De acordo com a Federação Nacional da Distribuição de Veículos Automotores (Fenabrave), a venda de motos no país cresceu aproximadamente 50% de janeiro a junho de 2021, em comparação com o mesmo período de 2020. A expectativa é de que 1,06 milhão de unidades sejam vendidas neste ano.
Mas conceder a isenção a todo motociclista é dar o mesmo benefício ao trabalhador que faz uso do veículo por falta de alternativa e ao usuário de modelos que podem ser mais caros do que muitos automóveis. A tarifa para motos já é mais baixa nas praças de pedágio justamente para permitir uma divisão mais equânime. Sem a arrecadação dos motociclistas, a cobrança deve ter um encarecimento de 1% para os demais motoristas, segundo o governo. Já a Associação Brasileira de Concessionárias de Rodovias (ABCR) afirma que o impacto será maior, de 5%.
Com a isenção dada a um grupo específico de veículos, os demais condutores vão arcar com a diferença para bancar os investimentos em obras, benfeitorias e manutenção nas rodovias sob concessão privada. Não há efeito no caixa do governo, tampouco prejuízo para as concessionárias, que simplesmente vão transferir a conta para o bolso do contribuinte.
Os defensores da medida alegam que o fluxo de motos já é menos significativo nas estradas, o que por si só já seria razão para não se levar a cabo tamanho absurdo. Ao mesmo tempo, o índice de acidentes envolvendo esses veículos é alto, cerca de 20% dos registros em rodovias sob concessão, segundo a ABCR, demandando atendimento que é prestado pelas concessionárias. Há um custo envolvido.
A liberação das cancelas para motociclistas é descaradamente uma atitude política de Jair Bolsonaro, encantado com a mobilização promovida por suas "motociatas" nos últimos meses. Uma ingerência no setor de infraestrutura, que deveria se pautar por aspectos técnicos para modernização das estradas brasileiras. O importante para o país é garantir rodovias seguras para quem trafega por elas, de moto, carro ou caminhão.

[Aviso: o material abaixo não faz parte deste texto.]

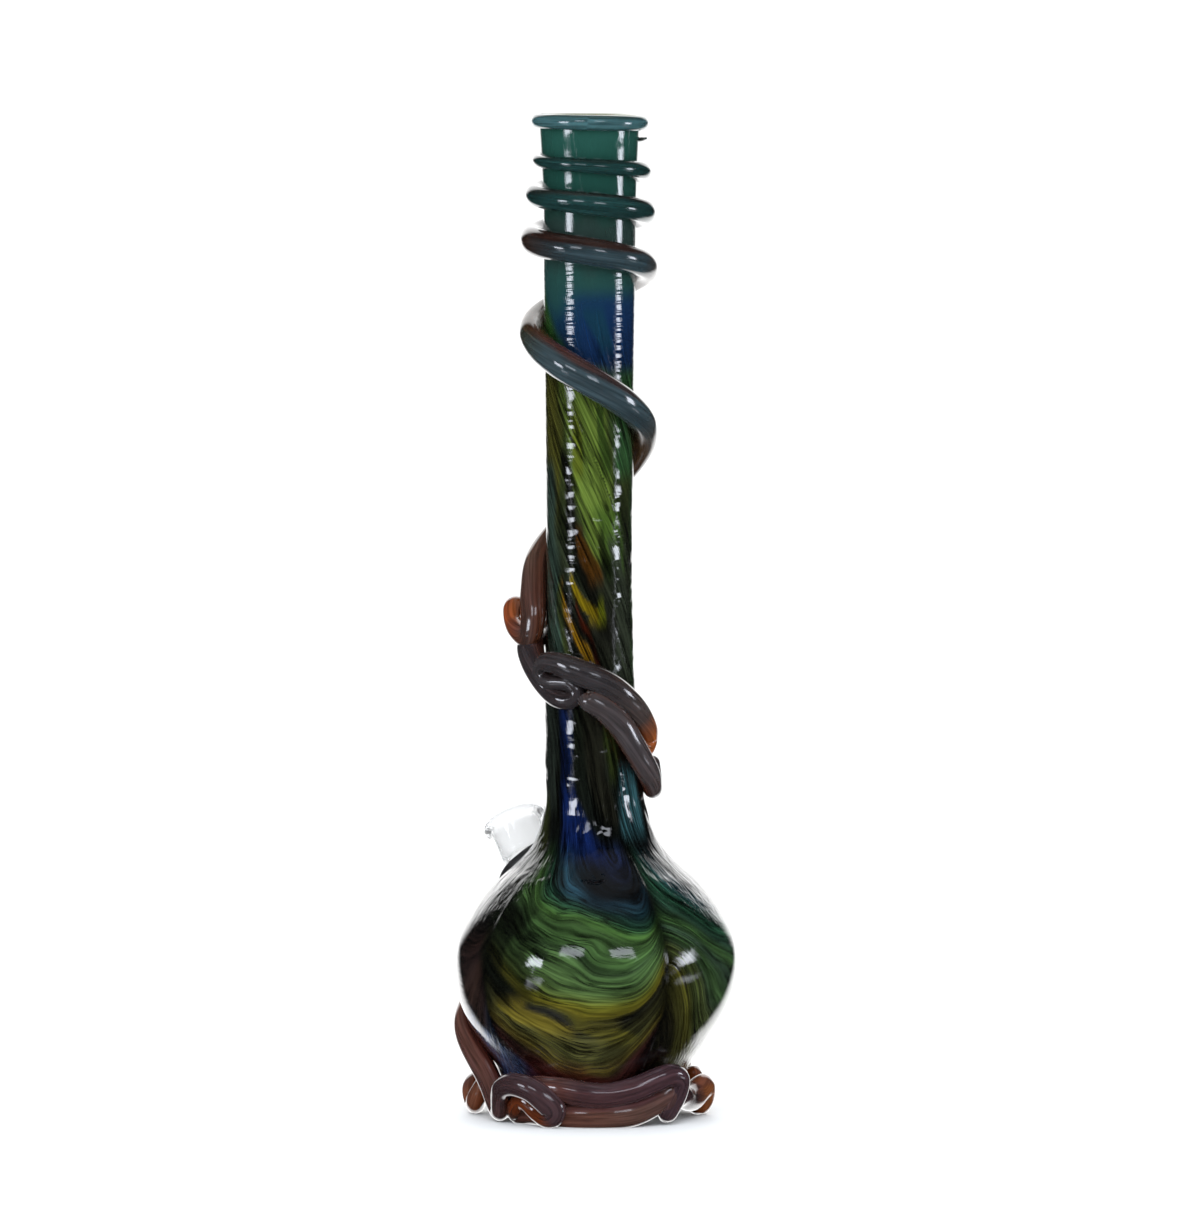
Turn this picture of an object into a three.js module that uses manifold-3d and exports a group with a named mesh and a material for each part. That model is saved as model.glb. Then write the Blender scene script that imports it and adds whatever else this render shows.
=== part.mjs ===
// A hand-blown soft-glass water pipe: a tall necked vessel with a round bulb, glass trails wound
// round the neck and the base, and a removable clear downstem in a rubber grommet.
// Millimetres, +Z up. The origin is on the bulb's axis, on the plane that the feet stand on.
// Angles are in degrees round +Z: 0 faces -Y, the front, and 90 faces +X.
import * as THREE from 'three';
import { mergeVertices } from 'three/addons/utils/BufferGeometryUtils.js';
import Module from 'manifold-3d';

const wasm = await Module();
wasm.setup();

// ---- driving dimensions ----

const RIM_HEIGHT = 404.6;
const NECK_AXIS_X = -3.0;          // the neck stands a little to the left of the bulb
const BASE_AXIS_X = -1.5;          // and so does the lower half of the bulb
const NECK_WALL = 4.0;
const BULB_WALL = 3.6;
const BASE_WALL = 6.0;
const VESSEL_SIDES = 36;
const FUSED_GAP = 0.3;             // clearance that fused pieces keep from each other
const SLIVER = 0.08;               // detail smaller than this is cleared from joined solids
const WALL_SPANS = 28;

// Outer wall, [height, radius], from the flat bottom to the flared mouth.
const OUTER_WALL = [
  [2.5, 22], [4.2, 29], [8, 33], [14, 36], [21.4, 39.6], [30.7, 45.8], [40.4, 51.8],
  [50, 55.5], [61, 57.2], [70, 56.3], [79, 52.8], [88, 46.8], [96, 38.6], [102, 32.2],
  [109, 26.6], [117, 22.8], [127, 20.4], [140, 19.6], [174, 18.3], [221, 17.5],
  [272, 17.8], [335, 18.5], [368, 18.8], [388, 19.6], [398, 20.2], [403, 20.2],
];

// Lip wrap, a ring of glass round the mouth.
const LIP = { inner: 20.6, outer: 23.8, low: 398.4, high: 404.4, tilt: 1.2 };

// Trails are flattened a little where they were pressed on: section size across and outward.
const ROPE_ACROSS = 1.06;
const ROPE_OUTWARD = 0.94;
const ROPE_SIDES = 8;
const ROPE_STEP = 4.1;
const ROPE_START = 0.95;            // a rope starts this much thinner, inside the one before it

// Neck trail, [angle, height, rope radius, lift off the wall], from its drawn-out tail at the top.
// A fifth value of 1 marks the middle of a hairpin turn.
const NECK_TRAIL = [
  [-272, 394.4, 1.0, 0], [-180, 391.4, 1.5, 0], [-90, 386.4, 2.2, 0], [0, 384.2, 2.8, 0],
  [90, 381.4, 3.3, 0], [180, 377, 3.6, 0], [270, 372.4, 4.0, 0], [360, 369.2, 4.3, 0],
  [450, 365, 4.6, 0], [540, 360, 4.9, 0], [630, 354.6, 5.3, 0], [720, 350, 5.4, 0],
  [810, 342.6, 5.1, 0], [900, 331.4, 5.3, 0], [990, 317.6, 5.6, 0], [1030, 309.6, 5.8, 0],
  [1072, 300.4, 6.0, 0], [1127, 287, 5.7, 0], [1170, 276.6, 5.4, 0], [1220, 261.4, 5.3, 0],
  [1300, 233.6, 5.3, 0], [1340, 220.6, 5.6, 0], [1354, 209, 5.7, 0.4], [1361, 200.6, 5.3, 2],
  [1360, 194.6, 4.6, 4.4, 1], [1344, 198.8, 3.8, 10], [1336, 206, 3.6, 11.6, 1],
  [1322, 203.4, 3.8, 6.6], [1322, 194.6, 4.6, 1.2], [1338, 188.8, 5.4, 0.4],
  [1356, 186.2, 5.5, 0.6], [1370, 180.2, 4.8, 0.4], [1387, 173.6, 3.9, 0], [1405, 170.2, 3.6, 0],
  [1418, 170, 3.4, 0], [1425, 173, 3.2, 0, 1], [1418, 176.4, 3.0, 0.4], [1405, 177, 2.9, 0.9],
  [1391, 177, 3.0, 2], [1382, 180.4, 3.1, 3, 1], [1388, 184.4, 3.5, 2.8], [1405, 185, 4.3, 1.8],
  [1429, 181.8, 5.1, 0.8], [1455, 177.2, 5.2, 0.6], [1478, 170.6, 5.1, 0.6],
  [1504, 162, 4.6, 0.6], [1529, 152.8, 3.8, 0.8, 1], [1519, 148.6, 3.2, 0.2],
  [1502, 151.6, 2.9, 0], [1482, 159, 2.8, 0], [1462, 167, 2.9, 0.2], [1443, 170.2, 3.4, 0.8, 1],
  [1453, 167, 4.6, 1.2], [1469, 160.4, 4.9, 1.2], [1481, 152.6, 4.9, 1.4],
  [1494, 144.6, 4.8, 1.4], [1509, 138, 4.6, 0.8], [1523, 133.2, 4.2, 0.4, 1],
  [1536, 136.8, 3.8, 1.2], [1538, 142.8, 3.3, 2],
];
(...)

Bolsonaro coloca o próprio modelo de concessões em descrédito ao beneficiar um grupo economicamente tão heterogêneo com a desculpa de uma suposta justiça social, como se não ficasse evidente que o objetivo é beneficiar seus apoiadores de capacete. Mais uma demonstração de que o presidente sabe ser o maior sabotador de seu próprio governo, nas vezes em que ele começa a acertar.